I needn’t have worried. The aliens – blind spidery squid – are acceptably eerie, and not without dignity. In many ways, Arrival gets it right. It has got a lot of praise for being a bit more intelligent than standard Hollywood ‘sci-fi’, and it is. But a little knowledge can be a dangerous thing.
I mean I’ve read a lot of critics talking about how fascinated they were by the details of linguistic analysis herein, but all I saw was Amy Adams walking around in front of the aliens carrying a sheet of card with the word ‘human’ written on it. I seemed to miss the moment where they ‘broke the code’ of the alien language – as far as I could tell they were in the dark one moment and understood the basics in the next.
Instead, all I got were distractions, like the ‘kangaroo’ anecdote. Asked by Colonel Forrest Whittaker for something he can use to fob off the top brass, who are getting antsy over how long all this is taking, Adams offers him the apocryphal story of how the kangaroo was misnamed (an Aborigine, asked what that funny-looking animal was called, replied, in their own tongue, ‘What did you say?’ and this was taken to be the name.)
This is meant to demonstrate the earth-shaking importance of Adams’ work, yet it is very hard to imagine Whittaker actually telling this story to board of senior military officials, and even harder to imagine them being impressed. Has a kangaroo being called a kangaroo really been such a blight on civilized society? On the contrary, the Skippy theme tune, to take just one example, might not have worked out so well had it been otherwise.*
But just as the kangaroo anecdote is a bone thrown to the military, so it is a bone thrown to the audience, a distraction and an admission that the process of translation doesn’t translate terribly well to mass entertainment. I can see the need for such things; I just wish it had been a chewier bone.
In contrast, at the end the film chucked a massive steel girder at me, hitting me in the head – the ‘mind-blowing’ revelation that the alien language, once understood, enables one to perceive time in a non-linear fashion. This allows Adams to save the world (which has been brought close to meltdown by the arrival of the aliens) by the simple act of ‘remembering’ a future occasion in which the president of China explained to her how she saved the world.

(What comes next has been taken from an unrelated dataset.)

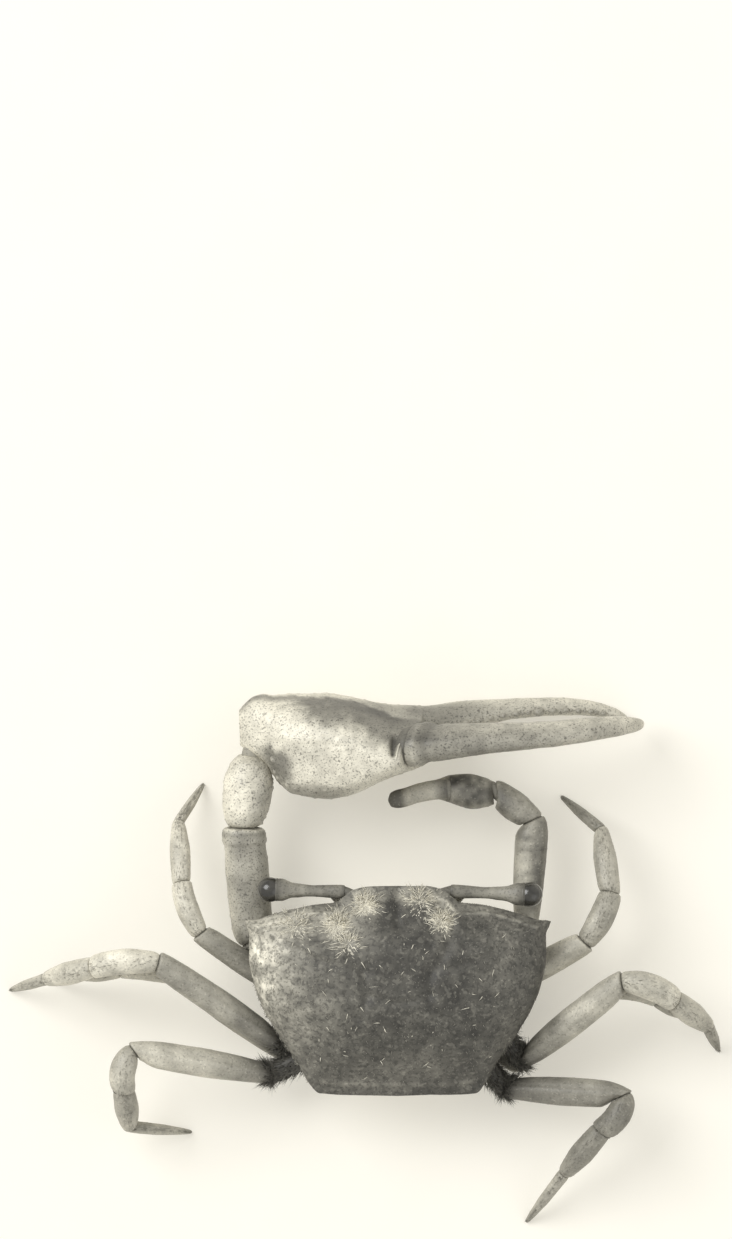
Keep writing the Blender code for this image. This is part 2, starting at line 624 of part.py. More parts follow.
def antenna(side, name):
    """A short feeler that runs outwards beneath the eyestalk."""
    points = ((5.0, 1.35, 7.9), (5.9, 0.6, 7.9), (7.6, 0.4, 7.8), (9.4, 0.45, 7.6))
    stations = (0.0, 0.3, 0.65, 1.0)
    axes = [curve(stations, [point[i] for point in points]) for i in range(3)]
    rings = []
    for t in np.linspace(0.0, 1.0, 9):
        centre = np.array([axis(t) for axis in axes])
        way = unit([axis(min(t + 0.02, 1.0)) - axis(max(t - 0.02, 0.0)) for axis in axes])
        across = unit(np.cross(UP, way))
        size = 0.32 - 0.14 * t
        rings.append(section(centre, across, np.cross(way, across), size, size, 8, 2.0))
    loft(name, rings, STALK_COLOUR, side)


for old in list(bpy.data.objects):
    bpy.data.objects.remove(old)
CRAB = bpy.data.collections.new("fiddler_crab")
bpy.context.scene.collection.children.link(CRAB)
SHELL_COLOUR = (0.105, 0.095, 0.08)
BELLY_COLOUR = (0.42, 0.39, 0.34)
CLAW_COLOUR = (0.45, 0.42, 0.37)
LEG_COLOUR = (0.27, 0.25, 0.22)
STALK_COLOUR = (0.2, 0.18, 0.16)
EYE_COLOUR = (0.02, 0.02, 0.02)

EDGE = carapace_edge()
carapace(EDGE)
thorax(EDGE)
abdomen()
for label, sign in (("l", 1), ("r", -1)):
    maxilliped(sign, f"maxilliped_{label}")
    antenna(sign, f"antenna_{label}")
    eye(label, sign)
great_claw()
small_claw()
for label, values in LEGS.items():
    walking_leg(label, *values)
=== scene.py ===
# %% [markdown]
# # A fiddler crab, seen from straight above
# The crab is a shell in many stiff pieces: a domed carapace, a pale thorax under it, two claws of
# very unequal size, two eyes on long stalks and eight walking legs. Every piece is a surface that
# numpy works out from a few named sizes, and the same sizes made the solids that carry them.

# %% Load the solids that the surfaces stand on
import math

import bpy
import numpy as np
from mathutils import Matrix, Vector


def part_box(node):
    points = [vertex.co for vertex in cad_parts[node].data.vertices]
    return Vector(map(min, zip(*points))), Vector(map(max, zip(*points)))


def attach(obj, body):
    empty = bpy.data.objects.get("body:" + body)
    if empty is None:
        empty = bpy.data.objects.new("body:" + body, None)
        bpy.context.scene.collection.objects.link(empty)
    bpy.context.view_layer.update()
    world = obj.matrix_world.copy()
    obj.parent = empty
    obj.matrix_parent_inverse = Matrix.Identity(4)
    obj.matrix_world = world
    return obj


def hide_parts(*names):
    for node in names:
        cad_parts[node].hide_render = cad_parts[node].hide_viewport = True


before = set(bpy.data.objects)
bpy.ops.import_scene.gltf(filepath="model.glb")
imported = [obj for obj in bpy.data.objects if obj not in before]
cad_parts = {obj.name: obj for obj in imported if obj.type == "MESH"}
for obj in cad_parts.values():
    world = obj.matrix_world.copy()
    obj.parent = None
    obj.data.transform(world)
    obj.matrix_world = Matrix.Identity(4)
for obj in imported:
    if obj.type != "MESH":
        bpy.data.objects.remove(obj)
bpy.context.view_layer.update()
print("solids in the frame:", len(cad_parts))

# %% [markdown]
# ## Where things are
# Sizes are in millimetres. Places are measured from the middle of the carapace's front edge, at
# floor level: x to the crab's left, y to its rear, z up. The carapace's own box tells where that
# point lies in the frame, so nothing has to be fitted by eye.

# %% Units and the crab's own origin
MM = 0.001
UP = np.array((0.0, 0.0, 1.0))
GAP = 0.3
shell_low, shell_high = (np.array(corner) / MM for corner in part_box("carapace"))
BODY_AT = np.array(((shell_low[0] + shell_high[0]) / 2.0, shell_low[1], 0.0))
print("front of the carapace at", BODY_AT.round(3), "mm")

# %% [markdown]
# ## Curves and rounded outlines
# A living shape rarely needs more than a handful of widths. The curve below runs smoothly through
# them and never overshoots, so a limb has no bulge that nobody asked for. A superellipse is the
# outline of a limb cut across: power 2 is an ellipse, and a larger power is boxier.

# %% Smooth curves and rounded sections
def unit(vectors):
    """Each vector divided by its own length."""
    vectors = np.asarray(vectors, float)
    return vectors / np.linalg.norm(vectors, axis=-1, keepdims=True)


def curve(stations, values):
    """A cubic between each two stations, its slope there the harmonic mean of both sides."""
    x = np.array(stations, float)
    y = np.array(values, float)
    step = np.diff(x)
    slope = np.diff(y) / step
    product = slope[:-1] * slope[1:]
    total = slope[:-1] + slope[1:]
    inner = np.where(product > 0.0, 2.0 * product / np.where(product > 0.0, total, 1.0), 0.0)
    tangent = np.concatenate((slope[:1], inner, slope[-1:]))

    def at(t):
        t = np.asarray(t, float)
        i = np.clip(np.searchsorted(x, t) - 1, 0, len(step) - 1)
        s = (t - x[i]) / step[i]
        return ((1.0 + 2.0 * s) * (1.0 - s) ** 2 * y[i] + s * (1.0 - s) ** 2 * tangent[i] * step[i]
                + s * s * (3.0 - 2.0 * s) * y[i + 1] + s * s * (s - 1.0) * tangent[i + 1] * step[i])

    return at


def superellipse(angle, power):
    """Unit outline: cosine and sine, each raised to 2 / power with its sign kept."""
    cosine, sine = np.cos(angle), np.sin(angle)
    return (np.sign(cosine) * np.abs(cosine) ** (2.0 / power),
            np.sign(sine) * np.abs(sine) ** (2.0 / power))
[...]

Whoa there Villeneuve! I need to get my head round this. Is it clever? Or is it cheating? It’s like something out of (the new) Doctor Who. Not that I dislike (the new) Doctor Who, but its whimsical approach to the genre is at odds with the prevailing tone here.
But there’s more. At the beginning of the film and throughout its length we have been shown what we have been led to assume are flashbacks to Adams’ past, wherein she had a daughter who died of an illness in her teens. Now we understand that what we have actually been seeing is her future – Jeremy Renner, the scientist she has only just met, will be the child’s father, but will leave her when she decides to have the kid knowing that she will die young.
So yes it’s complicated, and raises too many questions too late in the day. Enemy ended with a mind-fuck too, but at least there was no logic to that, which is how a mind-fuck should be.
Adams is excellent and on an emotional level, this works pretty well as the story of a woman coming to terms with a repressed trauma – the twist being that the trauma is from the future rather than the past. The aliens work as mysterious emanations from her unconscious mind offering ambiguous clues to the events she has ‘forgotten’ – as aliens they left me wondering why they were being so mysterious, especially when they can see the future and could presumably have brushed up on their human languages before making the trip.
Oh well maybe it doesn’t work like that. I must admit to not having read Ted Chiang’s short story on which Arrival is based but I have toyed with the book in Waterstone’s. On the back cover it talked about Chiang ‘deftly blending human emotion and scientific rationalism’. This, despite its undeniable strengths, is not such a deft blend. As one woman’s emotional journey it’s fine, but did they have to bring the rest of the world into it?
Although I was curious as to how it all went down in Devon.
*I can think of an example from science fiction that would have made Adams’ point far better: Damon Knight’s 1950 story To Serve Man (also a Twilight Zone episode) wherein a book of that name is found to be in the possession of visiting aliens. It is assumed to be a manual about how best to help humanity, but it is in fact (SPOILER ALERT) a cookbook.